The 12-page report, down from last year’s 45-page document, reflected a disagreement between Assistant Secretary of State Yleem Poblete, whose office is charged with its drafting, and her boss, Undersecretary of State Andrea Thompson, three of the sources said.
Two sources said Poblete had sought to include information such as news stories and opinion pieces in the report, which traditionally is based on legal analyses of U.S. intelligence reports.
The State Department did not comment on Poblete’s role.
“And it had other obvious errors,” said a former U.S. official familiar with the matter.
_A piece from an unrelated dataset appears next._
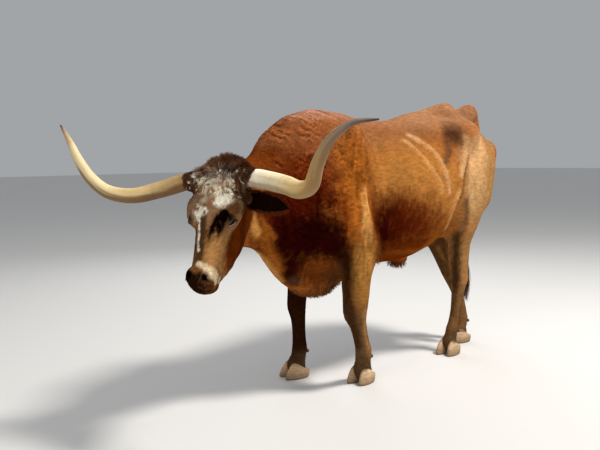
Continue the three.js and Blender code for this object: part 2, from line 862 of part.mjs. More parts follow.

A draft of the unclassified version had included classified information, the official said. “It’s been described to me as just a big food fight within the department over an initially inadequate draft.”
A second former U.S. official said he believed that the report was being used to advance the Trump administration’s views on Iran rather than to reflect information gathered by intelligence agencies and assessments of that information by State Department experts.
“This ‘trends’ section is adding a political tinge or politicizing the report,” said the fourth source on condition of anonymity, saying the administration seemed to be using a once objective report “to back up subjective assertions.”
While saying they did not know why the report had been so abbreviated, removed and then restored from the website, analysts asked if there was an effort underway to demonize Iran.
“The worst case of course would be that we are observing signs of a politicization of intelligence for the purpose of serving what the top of the administration would like to accomplish,” said nuclear expert Hans Kristensen of the Federation of American Scientists in Washington.
“We have seen … that in the past with the (Iraq) war,” he said. “This is a potential warning sign about that.”